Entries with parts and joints
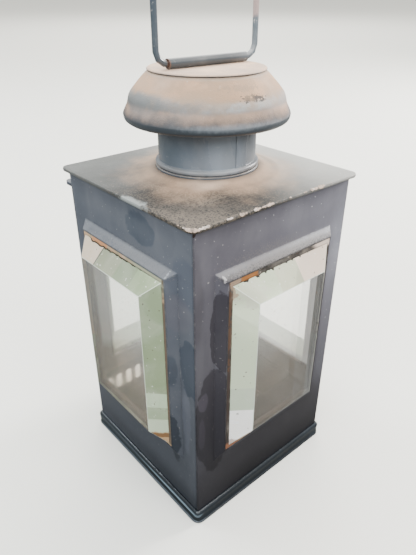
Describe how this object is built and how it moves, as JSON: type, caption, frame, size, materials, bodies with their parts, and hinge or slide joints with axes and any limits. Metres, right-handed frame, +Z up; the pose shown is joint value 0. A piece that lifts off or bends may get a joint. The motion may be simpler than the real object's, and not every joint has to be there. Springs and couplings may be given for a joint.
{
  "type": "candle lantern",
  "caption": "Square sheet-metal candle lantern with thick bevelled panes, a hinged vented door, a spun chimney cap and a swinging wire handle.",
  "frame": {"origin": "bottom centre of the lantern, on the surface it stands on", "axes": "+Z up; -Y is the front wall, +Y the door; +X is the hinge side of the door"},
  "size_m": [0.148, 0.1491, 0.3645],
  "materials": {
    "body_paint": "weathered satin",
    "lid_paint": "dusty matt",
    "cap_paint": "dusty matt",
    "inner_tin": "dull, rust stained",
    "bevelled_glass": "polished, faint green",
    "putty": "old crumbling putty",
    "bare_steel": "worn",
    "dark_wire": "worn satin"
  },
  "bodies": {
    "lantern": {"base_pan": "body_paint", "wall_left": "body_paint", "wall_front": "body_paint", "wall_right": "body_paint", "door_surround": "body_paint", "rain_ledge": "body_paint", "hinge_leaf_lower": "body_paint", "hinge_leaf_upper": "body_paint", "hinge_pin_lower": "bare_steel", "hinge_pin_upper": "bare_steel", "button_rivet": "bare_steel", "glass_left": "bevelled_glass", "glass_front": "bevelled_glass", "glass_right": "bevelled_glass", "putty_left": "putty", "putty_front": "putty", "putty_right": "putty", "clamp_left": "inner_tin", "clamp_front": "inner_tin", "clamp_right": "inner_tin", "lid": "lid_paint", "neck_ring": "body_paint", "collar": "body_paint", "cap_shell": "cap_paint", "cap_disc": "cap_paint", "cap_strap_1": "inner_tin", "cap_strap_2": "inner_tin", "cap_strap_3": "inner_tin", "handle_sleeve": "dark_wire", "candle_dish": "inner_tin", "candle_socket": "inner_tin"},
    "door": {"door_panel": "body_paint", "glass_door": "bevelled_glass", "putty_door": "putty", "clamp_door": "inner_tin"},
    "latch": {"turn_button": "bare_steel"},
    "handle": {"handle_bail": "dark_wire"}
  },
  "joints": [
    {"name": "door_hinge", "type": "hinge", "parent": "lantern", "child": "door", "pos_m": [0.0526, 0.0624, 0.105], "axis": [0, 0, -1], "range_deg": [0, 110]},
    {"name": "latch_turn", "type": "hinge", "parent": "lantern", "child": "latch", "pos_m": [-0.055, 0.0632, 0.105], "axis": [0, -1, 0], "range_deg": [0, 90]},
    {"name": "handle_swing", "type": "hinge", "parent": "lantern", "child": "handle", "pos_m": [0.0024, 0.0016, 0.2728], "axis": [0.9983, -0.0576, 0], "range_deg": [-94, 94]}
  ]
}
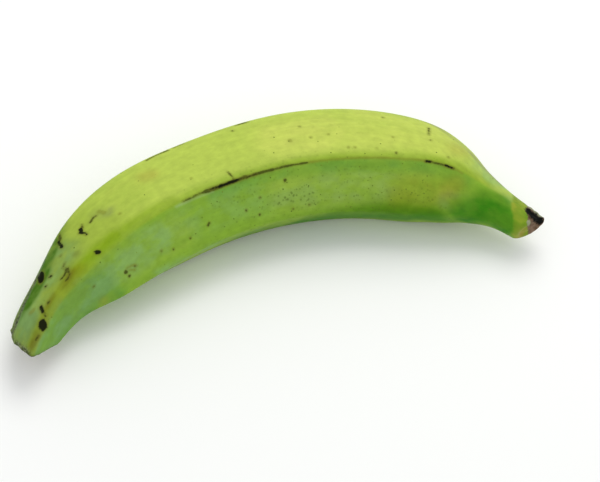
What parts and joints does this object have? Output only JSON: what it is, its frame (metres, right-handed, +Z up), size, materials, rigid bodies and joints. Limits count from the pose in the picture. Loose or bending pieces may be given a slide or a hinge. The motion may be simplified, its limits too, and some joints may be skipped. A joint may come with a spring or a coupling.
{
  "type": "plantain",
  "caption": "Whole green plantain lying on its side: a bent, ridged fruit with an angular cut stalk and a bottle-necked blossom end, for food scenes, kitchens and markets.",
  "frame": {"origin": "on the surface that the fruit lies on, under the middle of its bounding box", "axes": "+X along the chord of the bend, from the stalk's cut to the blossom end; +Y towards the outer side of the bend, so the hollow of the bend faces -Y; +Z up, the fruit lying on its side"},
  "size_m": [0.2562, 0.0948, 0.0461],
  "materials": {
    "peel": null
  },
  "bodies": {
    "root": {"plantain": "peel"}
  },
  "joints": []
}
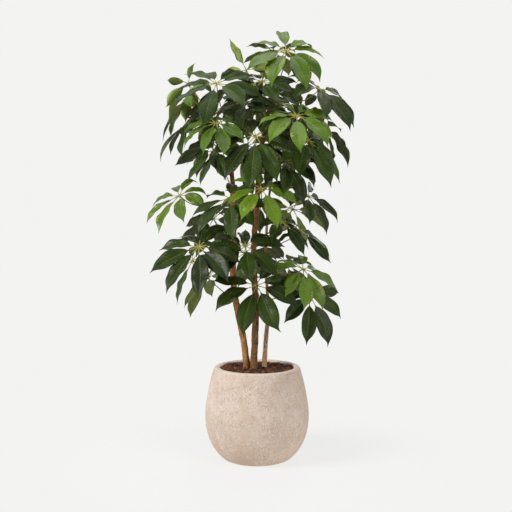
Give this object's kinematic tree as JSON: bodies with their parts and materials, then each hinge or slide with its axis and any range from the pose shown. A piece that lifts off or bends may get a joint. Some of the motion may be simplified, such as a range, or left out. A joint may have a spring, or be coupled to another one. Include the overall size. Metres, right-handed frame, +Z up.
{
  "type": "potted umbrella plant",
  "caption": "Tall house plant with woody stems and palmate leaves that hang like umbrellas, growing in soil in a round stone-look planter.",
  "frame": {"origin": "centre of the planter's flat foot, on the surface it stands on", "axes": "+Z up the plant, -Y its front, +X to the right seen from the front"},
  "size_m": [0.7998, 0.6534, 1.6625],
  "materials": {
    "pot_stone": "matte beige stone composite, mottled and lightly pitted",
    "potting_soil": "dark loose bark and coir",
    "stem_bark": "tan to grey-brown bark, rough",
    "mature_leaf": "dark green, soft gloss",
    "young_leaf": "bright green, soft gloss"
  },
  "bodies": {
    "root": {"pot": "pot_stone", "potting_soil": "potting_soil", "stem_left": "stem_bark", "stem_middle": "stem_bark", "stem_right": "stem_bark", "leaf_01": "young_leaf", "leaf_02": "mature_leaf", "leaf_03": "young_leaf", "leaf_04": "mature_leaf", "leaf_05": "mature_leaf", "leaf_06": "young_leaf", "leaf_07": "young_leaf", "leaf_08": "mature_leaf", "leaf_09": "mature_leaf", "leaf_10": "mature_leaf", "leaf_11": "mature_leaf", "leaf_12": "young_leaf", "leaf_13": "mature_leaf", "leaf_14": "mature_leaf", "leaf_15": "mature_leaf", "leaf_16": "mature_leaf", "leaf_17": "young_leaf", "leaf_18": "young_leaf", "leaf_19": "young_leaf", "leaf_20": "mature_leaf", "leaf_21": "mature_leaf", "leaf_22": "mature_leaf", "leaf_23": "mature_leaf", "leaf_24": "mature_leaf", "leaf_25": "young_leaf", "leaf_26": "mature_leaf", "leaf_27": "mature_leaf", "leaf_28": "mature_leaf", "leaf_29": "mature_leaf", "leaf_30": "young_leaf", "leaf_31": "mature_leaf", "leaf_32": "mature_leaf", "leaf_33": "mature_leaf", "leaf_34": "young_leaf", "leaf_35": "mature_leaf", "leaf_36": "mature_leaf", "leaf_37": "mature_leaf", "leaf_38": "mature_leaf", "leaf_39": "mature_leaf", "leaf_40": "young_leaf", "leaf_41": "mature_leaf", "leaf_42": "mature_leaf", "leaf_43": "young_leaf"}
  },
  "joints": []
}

• What the exercise asks
Copy the entries above exactly, leaving none out.

• The result
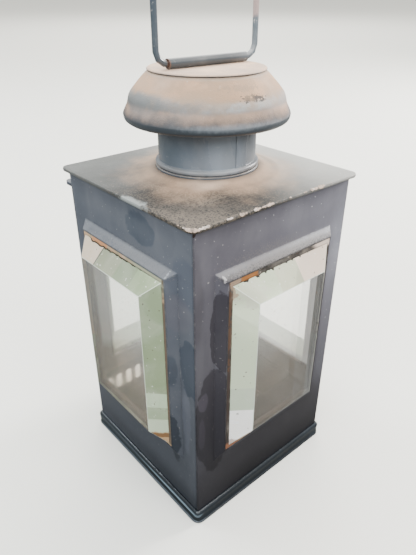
Describe how this object is built and how it moves, as JSON: type, caption, frame, size, materials, bodies with their parts, and hinge or slide joints with axes and any limits. Metres, right-handed frame, +Z up; the pose shown is joint value 0. A piece that lifts off or bends may get a joint. The motion may be simpler than the real object's, and not every joint has to be there. Springs and couplings may be given for a joint.
{
  "type": "candle lantern",
  "caption": "Square sheet-metal candle lantern with thick bevelled panes, a hinged vented door, a spun chimney cap and a swinging wire handle.",
  "frame": {"origin": "bottom centre of the lantern, on the surface it stands on", "axes": "+Z up; -Y is the front wall, +Y the door; +X is the hinge side of the door"},
  "size_m": [0.148, 0.1491, 0.3645],
  "materials": {
    "body_paint": "weathered satin",
    "lid_paint": "dusty matt",
    "cap_paint": "dusty matt",
    "inner_tin": "dull, rust stained",
    "bevelled_glass": "polished, faint green",
    "putty": "old crumbling putty",
    "bare_steel": "worn",
    "dark_wire": "worn satin"
  },
  "bodies": {
    "lantern": {"base_pan": "body_paint", "wall_left": "body_paint", "wall_front": "body_paint", "wall_right": "body_paint", "door_surround": "body_paint", "rain_ledge": "body_paint", "hinge_leaf_lower": "body_paint", "hinge_leaf_upper": "body_paint", "hinge_pin_lower": "bare_steel", "hinge_pin_upper": "bare_steel", "button_rivet": "bare_steel", "glass_left": "bevelled_glass", "glass_front": "bevelled_glass", "glass_right": "bevelled_glass", "putty_left": "putty", "putty_front": "putty", "putty_right": "putty", "clamp_left": "inner_tin", "clamp_front": "inner_tin", "clamp_right": "inner_tin", "lid": "lid_paint", "neck_ring": "body_paint", "collar": "body_paint", "cap_shell": "cap_paint", "cap_disc": "cap_paint", "cap_strap_1": "inner_tin", "cap_strap_2": "inner_tin", "cap_strap_3": "inner_tin", "handle_sleeve": "dark_wire", "candle_dish": "inner_tin", "candle_socket": "inner_tin"},
    "door": {"door_panel": "body_paint", "glass_door": "bevelled_glass", "putty_door": "putty", "clamp_door": "inner_tin"},
    "latch": {"turn_button": "bare_steel"},
    "handle": {"handle_bail": "dark_wire"}
  },
  "joints": [
    {"name": "door_hinge", "type": "hinge", "parent": "lantern", "child": "door", "pos_m": [0.0526, 0.0624, 0.105], "axis": [0, 0, -1], "range_deg": [0, 110]},
    {"name": "latch_turn", "type": "hinge", "parent": "lantern", "child": "latch", "pos_m": [-0.055, 0.0632, 0.105], "axis": [0, -1, 0], "range_deg": [0, 90]},
    {"name": "handle_swing", "type": "hinge", "parent": "lantern", "child": "handle", "pos_m": [0.0024, 0.0016, 0.2728], "axis": [0.9983, -0.0576, 0], "range_deg": [-94, 94]}
  ]
}
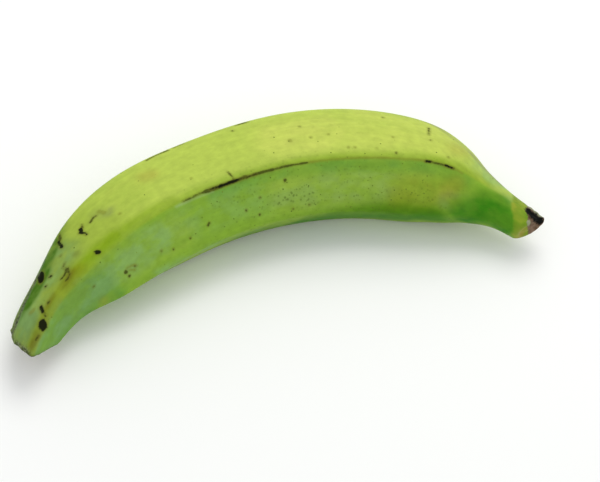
What parts and joints does this object have? Output only JSON: what it is, its frame (metres, right-handed, +Z up), size, materials, rigid bodies and joints. Limits count from the pose in the picture. Loose or bending pieces may be given a slide or a hinge. The motion may be simplified, its limits too, and some joints may be skipped. A joint may come with a spring or a coupling.
{
  "type": "plantain",
  "caption": "Whole green plantain lying on its side: a bent, ridged fruit with an angular cut stalk and a bottle-necked blossom end, for food scenes, kitchens and markets.",
  "frame": {"origin": "on the surface that the fruit lies on, under the middle of its bounding box", "axes": "+X along the chord of the bend, from the stalk's cut to the blossom end; +Y towards the outer side of the bend, so the hollow of the bend faces -Y; +Z up, the fruit lying on its side"},
  "size_m": [0.2562, 0.0948, 0.0461],
  "materials": {
    "peel": null
  },
  "bodies": {
    "root": {"plantain": "peel"}
  },
  "joints": []
}
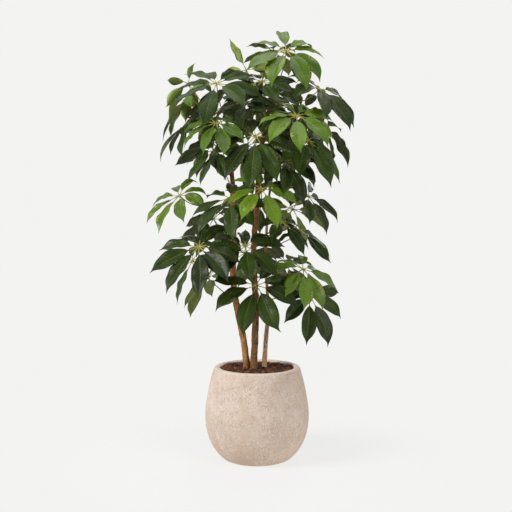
Give this object's kinematic tree as JSON: bodies with their parts and materials, then each hinge or slide with its axis and any range from the pose shown. A piece that lifts off or bends may get a joint. Some of the motion may be simplified, such as a range, or left out. A joint may have a spring, or be coupled to another one. Include the overall size. Metres, right-handed frame, +Z up.
{
  "type": "potted umbrella plant",
  "caption": "Tall house plant with woody stems and palmate leaves that hang like umbrellas, growing in soil in a round stone-look planter.",
  "frame": {"origin": "centre of the planter's flat foot, on the surface it stands on", "axes": "+Z up the plant, -Y its front, +X to the right seen from the front"},
  "size_m": [0.7998, 0.6534, 1.6625],
  "materials": {
    "pot_stone": "matte beige stone composite, mottled and lightly pitted",
    "potting_soil": "dark loose bark and coir",
    "stem_bark": "tan to grey-brown bark, rough",
    "mature_leaf": "dark green, soft gloss",
    "young_leaf": "bright green, soft gloss"
  },
  "bodies": {
    "root": {"pot": "pot_stone", "potting_soil": "potting_soil", "stem_left": "stem_bark", "stem_middle": "stem_bark", "stem_right": "stem_bark", "leaf_01": "young_leaf", "leaf_02": "mature_leaf", "leaf_03": "young_leaf", "leaf_04": "mature_leaf", "leaf_05": "mature_leaf", "leaf_06": "young_leaf", "leaf_07": "young_leaf", "leaf_08": "mature_leaf", "leaf_09": "mature_leaf", "leaf_10": "mature_leaf", "leaf_11": "mature_leaf", "leaf_12": "young_leaf", "leaf_13": "mature_leaf", "leaf_14": "mature_leaf", "leaf_15": "mature_leaf", "leaf_16": "mature_leaf", "leaf_17": "young_leaf", "leaf_18": "young_leaf", "leaf_19": "young_leaf", "leaf_20": "mature_leaf", "leaf_21": "mature_leaf", "leaf_22": "mature_leaf", "leaf_23": "mature_leaf", "leaf_24": "mature_leaf", "leaf_25": "young_leaf", "leaf_26": "mature_leaf", "leaf_27": "mature_leaf", "leaf_28": "mature_leaf", "leaf_29": "mature_leaf", "leaf_30": "young_leaf", "leaf_31": "mature_leaf", "leaf_32": "mature_leaf", "leaf_33": "mature_leaf", "leaf_34": "young_leaf", "leaf_35": "mature_leaf", "leaf_36": "mature_leaf", "leaf_37": "mature_leaf", "leaf_38": "mature_leaf", "leaf_39": "mature_leaf", "leaf_40": "young_leaf", "leaf_41": "mature_leaf", "leaf_42": "mature_leaf", "leaf_43": "young_leaf"}
  },
  "joints": []
}